-- START OF INFORMATION SUPPLIED --

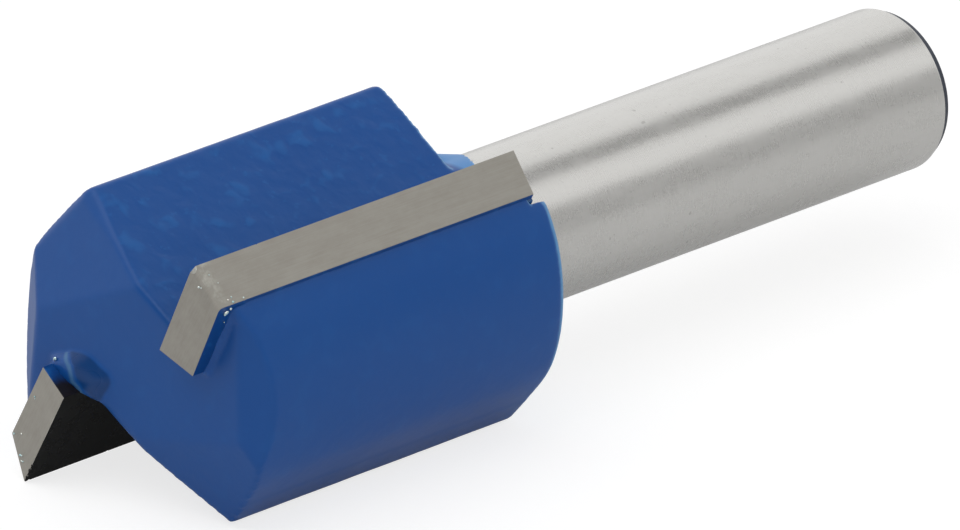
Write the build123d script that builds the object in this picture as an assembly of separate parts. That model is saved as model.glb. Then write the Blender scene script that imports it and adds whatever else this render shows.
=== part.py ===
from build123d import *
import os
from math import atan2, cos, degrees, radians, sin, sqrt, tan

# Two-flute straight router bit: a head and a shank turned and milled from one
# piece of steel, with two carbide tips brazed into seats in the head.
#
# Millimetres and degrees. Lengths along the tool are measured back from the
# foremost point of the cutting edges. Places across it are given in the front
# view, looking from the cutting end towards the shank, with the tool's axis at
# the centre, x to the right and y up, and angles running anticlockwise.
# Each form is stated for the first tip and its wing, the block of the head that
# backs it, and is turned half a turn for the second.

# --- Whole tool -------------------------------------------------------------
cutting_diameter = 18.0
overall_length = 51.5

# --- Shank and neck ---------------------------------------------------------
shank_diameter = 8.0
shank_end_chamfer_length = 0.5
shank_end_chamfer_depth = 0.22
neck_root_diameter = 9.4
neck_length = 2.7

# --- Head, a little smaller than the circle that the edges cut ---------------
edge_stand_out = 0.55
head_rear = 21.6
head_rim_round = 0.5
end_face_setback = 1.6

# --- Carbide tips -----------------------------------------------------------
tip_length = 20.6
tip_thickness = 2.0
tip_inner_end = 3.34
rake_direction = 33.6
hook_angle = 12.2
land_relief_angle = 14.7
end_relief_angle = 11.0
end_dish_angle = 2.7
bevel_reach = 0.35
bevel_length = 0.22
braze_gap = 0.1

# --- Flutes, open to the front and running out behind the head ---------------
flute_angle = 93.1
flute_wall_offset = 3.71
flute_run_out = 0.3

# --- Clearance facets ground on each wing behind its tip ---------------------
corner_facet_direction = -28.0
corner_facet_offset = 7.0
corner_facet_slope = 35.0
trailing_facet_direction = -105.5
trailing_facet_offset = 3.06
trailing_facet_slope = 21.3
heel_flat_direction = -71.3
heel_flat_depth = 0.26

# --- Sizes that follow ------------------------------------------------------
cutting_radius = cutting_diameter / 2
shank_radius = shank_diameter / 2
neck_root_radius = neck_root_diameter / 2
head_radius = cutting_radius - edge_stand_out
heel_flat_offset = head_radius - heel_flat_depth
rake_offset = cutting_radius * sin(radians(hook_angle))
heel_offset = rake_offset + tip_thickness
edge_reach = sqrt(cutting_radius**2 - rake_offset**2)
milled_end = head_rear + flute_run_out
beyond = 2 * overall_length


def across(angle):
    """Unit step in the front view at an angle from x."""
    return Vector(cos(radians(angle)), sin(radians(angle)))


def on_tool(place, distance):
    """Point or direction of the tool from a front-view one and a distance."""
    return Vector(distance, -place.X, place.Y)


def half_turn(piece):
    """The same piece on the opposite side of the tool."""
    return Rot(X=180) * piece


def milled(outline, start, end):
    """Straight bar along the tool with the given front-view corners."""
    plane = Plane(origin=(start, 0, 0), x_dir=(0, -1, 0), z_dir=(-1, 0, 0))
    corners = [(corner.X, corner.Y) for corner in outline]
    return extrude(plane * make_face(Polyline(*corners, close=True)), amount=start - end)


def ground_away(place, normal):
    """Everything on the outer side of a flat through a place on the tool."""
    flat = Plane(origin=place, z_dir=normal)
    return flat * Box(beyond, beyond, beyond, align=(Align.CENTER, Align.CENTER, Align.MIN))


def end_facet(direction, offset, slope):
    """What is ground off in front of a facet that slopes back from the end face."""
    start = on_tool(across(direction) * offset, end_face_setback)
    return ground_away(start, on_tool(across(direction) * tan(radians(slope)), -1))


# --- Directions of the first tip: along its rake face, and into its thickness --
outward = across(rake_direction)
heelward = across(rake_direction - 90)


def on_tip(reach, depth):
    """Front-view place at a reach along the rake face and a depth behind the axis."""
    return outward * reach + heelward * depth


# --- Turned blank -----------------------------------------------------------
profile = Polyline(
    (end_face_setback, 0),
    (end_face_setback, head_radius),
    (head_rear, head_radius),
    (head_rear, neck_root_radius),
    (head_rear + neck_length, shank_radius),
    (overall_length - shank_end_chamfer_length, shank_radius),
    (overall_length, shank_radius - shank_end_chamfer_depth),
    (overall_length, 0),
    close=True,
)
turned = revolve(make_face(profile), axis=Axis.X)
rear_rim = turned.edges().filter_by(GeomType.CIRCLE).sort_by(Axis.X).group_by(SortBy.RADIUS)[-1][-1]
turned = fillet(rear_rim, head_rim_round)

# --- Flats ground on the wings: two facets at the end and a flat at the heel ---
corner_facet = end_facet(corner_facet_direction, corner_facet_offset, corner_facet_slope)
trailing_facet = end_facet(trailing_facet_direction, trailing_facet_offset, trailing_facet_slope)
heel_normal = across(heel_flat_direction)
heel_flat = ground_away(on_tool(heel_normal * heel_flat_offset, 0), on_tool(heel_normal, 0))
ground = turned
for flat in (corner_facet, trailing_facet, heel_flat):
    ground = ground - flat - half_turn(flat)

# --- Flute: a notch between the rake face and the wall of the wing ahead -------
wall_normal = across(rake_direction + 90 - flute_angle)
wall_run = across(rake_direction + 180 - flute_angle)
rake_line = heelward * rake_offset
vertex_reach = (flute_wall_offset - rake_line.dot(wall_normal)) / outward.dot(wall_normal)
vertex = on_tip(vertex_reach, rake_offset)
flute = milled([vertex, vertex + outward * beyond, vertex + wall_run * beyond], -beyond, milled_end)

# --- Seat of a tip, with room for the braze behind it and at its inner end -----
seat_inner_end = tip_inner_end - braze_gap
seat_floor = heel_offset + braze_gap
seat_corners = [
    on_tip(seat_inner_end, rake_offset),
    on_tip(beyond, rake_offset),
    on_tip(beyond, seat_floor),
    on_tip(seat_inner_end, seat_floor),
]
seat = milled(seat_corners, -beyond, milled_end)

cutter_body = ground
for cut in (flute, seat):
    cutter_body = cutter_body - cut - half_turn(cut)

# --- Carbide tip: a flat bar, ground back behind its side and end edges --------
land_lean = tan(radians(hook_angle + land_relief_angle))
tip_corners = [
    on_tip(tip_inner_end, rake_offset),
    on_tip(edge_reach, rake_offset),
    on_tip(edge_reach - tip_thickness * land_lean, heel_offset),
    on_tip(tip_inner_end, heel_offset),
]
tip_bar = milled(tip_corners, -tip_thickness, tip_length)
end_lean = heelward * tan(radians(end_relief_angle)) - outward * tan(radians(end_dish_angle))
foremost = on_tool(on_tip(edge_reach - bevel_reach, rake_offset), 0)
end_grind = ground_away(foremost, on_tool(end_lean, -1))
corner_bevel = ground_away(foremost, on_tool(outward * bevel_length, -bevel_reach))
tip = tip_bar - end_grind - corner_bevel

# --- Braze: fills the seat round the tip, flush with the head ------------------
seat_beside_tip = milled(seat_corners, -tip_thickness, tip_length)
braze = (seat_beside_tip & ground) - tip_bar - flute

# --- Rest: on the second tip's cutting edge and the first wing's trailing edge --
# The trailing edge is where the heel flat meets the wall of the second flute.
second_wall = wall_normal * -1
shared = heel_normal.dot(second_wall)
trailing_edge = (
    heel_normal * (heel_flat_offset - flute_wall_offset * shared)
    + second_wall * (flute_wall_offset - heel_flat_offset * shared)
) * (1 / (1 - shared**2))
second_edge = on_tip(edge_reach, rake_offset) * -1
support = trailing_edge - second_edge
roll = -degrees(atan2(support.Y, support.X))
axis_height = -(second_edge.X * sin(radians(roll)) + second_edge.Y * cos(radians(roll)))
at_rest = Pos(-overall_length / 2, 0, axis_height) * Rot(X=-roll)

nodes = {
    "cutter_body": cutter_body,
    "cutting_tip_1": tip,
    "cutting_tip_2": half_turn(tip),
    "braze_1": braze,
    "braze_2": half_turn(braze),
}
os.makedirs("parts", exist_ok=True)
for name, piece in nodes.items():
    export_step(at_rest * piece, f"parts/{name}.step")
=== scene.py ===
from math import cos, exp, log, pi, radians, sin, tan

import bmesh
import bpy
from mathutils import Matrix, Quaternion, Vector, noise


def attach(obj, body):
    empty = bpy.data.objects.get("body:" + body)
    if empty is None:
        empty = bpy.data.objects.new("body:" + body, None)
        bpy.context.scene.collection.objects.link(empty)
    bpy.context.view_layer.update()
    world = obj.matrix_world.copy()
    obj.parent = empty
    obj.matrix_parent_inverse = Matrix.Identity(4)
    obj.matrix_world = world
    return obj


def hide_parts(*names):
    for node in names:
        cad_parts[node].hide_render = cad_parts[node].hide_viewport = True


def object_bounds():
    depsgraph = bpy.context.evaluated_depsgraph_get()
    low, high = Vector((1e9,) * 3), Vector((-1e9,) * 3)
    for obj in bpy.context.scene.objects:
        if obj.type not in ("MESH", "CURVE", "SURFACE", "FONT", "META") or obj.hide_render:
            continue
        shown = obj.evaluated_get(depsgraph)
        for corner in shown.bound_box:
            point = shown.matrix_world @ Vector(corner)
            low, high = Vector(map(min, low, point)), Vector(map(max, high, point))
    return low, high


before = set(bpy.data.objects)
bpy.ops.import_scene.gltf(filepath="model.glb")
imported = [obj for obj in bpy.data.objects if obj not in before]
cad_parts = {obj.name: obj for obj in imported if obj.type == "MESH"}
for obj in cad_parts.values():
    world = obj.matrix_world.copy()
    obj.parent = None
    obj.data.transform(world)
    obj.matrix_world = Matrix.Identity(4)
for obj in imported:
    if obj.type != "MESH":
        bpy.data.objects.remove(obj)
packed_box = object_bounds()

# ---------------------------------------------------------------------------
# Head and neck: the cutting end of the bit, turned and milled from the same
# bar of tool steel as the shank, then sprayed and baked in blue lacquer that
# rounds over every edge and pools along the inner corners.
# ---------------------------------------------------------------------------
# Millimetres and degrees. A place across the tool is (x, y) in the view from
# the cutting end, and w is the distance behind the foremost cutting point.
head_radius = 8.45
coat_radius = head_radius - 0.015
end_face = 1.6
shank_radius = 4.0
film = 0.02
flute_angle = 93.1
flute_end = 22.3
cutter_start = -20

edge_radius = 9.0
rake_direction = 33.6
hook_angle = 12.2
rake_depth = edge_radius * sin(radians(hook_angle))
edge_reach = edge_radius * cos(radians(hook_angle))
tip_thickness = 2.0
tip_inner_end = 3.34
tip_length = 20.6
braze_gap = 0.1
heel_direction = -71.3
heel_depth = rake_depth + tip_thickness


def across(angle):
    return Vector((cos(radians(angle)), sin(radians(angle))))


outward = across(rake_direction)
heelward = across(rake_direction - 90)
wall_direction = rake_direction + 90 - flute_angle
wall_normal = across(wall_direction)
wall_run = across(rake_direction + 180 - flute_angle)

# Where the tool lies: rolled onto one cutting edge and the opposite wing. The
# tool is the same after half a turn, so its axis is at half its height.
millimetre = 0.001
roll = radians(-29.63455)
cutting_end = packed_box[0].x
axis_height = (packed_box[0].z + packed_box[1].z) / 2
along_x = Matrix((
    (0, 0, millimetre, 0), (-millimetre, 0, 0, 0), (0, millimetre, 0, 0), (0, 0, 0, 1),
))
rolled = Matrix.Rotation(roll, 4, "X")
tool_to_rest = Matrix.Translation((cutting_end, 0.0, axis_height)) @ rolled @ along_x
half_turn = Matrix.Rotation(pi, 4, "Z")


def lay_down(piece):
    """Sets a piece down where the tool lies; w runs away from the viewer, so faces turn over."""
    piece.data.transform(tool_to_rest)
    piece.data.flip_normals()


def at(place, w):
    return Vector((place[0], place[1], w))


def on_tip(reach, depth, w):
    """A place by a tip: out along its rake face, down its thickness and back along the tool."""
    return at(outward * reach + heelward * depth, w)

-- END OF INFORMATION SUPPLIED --

**STATED EXERCISE**: Taking the material above, extract exactly and only the lines from the line with "# --- Braze: fills" to the line with "depsgraph = bpy.context.evaluated_depsgraph_get()", inclusive of both.

**SOLVED PROBLEM**:
# --- Braze: fills the seat round the tip, flush with the head ------------------
seat_beside_tip = milled(seat_corners, -tip_thickness, tip_length)
braze = (seat_beside_tip & ground) - tip_bar - flute

# --- Rest: on the second tip's cutting edge and the first wing's trailing edge --
# The trailing edge is where the heel flat meets the wall of the second flute.
second_wall = wall_normal * -1
shared = heel_normal.dot(second_wall)
trailing_edge = (
    heel_normal * (heel_flat_offset - flute_wall_offset * shared)
    + second_wall * (flute_wall_offset - heel_flat_offset * shared)
) * (1 / (1 - shared**2))
second_edge = on_tip(edge_reach, rake_offset) * -1
support = trailing_edge - second_edge
roll = -degrees(atan2(support.Y, support.X))
axis_height = -(second_edge.X * sin(radians(roll)) + second_edge.Y * cos(radians(roll)))
at_rest = Pos(-overall_length / 2, 0, axis_height) * Rot(X=-roll)

nodes = {
    "cutter_body": cutter_body,
    "cutting_tip_1": tip,
    "cutting_tip_2": half_turn(tip),
    "braze_1": braze,
    "braze_2": half_turn(braze),
}
os.makedirs("parts", exist_ok=True)
for name, piece in nodes.items():
    export_step(at_rest * piece, f"parts/{name}.step")
=== scene.py ===
from math import cos, exp, log, pi, radians, sin, tan

import bmesh
import bpy
from mathutils import Matrix, Quaternion, Vector, noise


def attach(obj, body):
    empty = bpy.data.objects.get("body:" + body)
    if empty is None:
        empty = bpy.data.objects.new("body:" + body, None)
        bpy.context.scene.collection.objects.link(empty)
    bpy.context.view_layer.update()
    world = obj.matrix_world.copy()
    obj.parent = empty
    obj.matrix_parent_inverse = Matrix.Identity(4)
    obj.matrix_world = world
    return obj


def hide_parts(*names):
    for node in names:
        cad_parts[node].hide_render = cad_parts[node].hide_viewport = True


def object_bounds():
    depsgraph = bpy.context.evaluated_depsgraph_get()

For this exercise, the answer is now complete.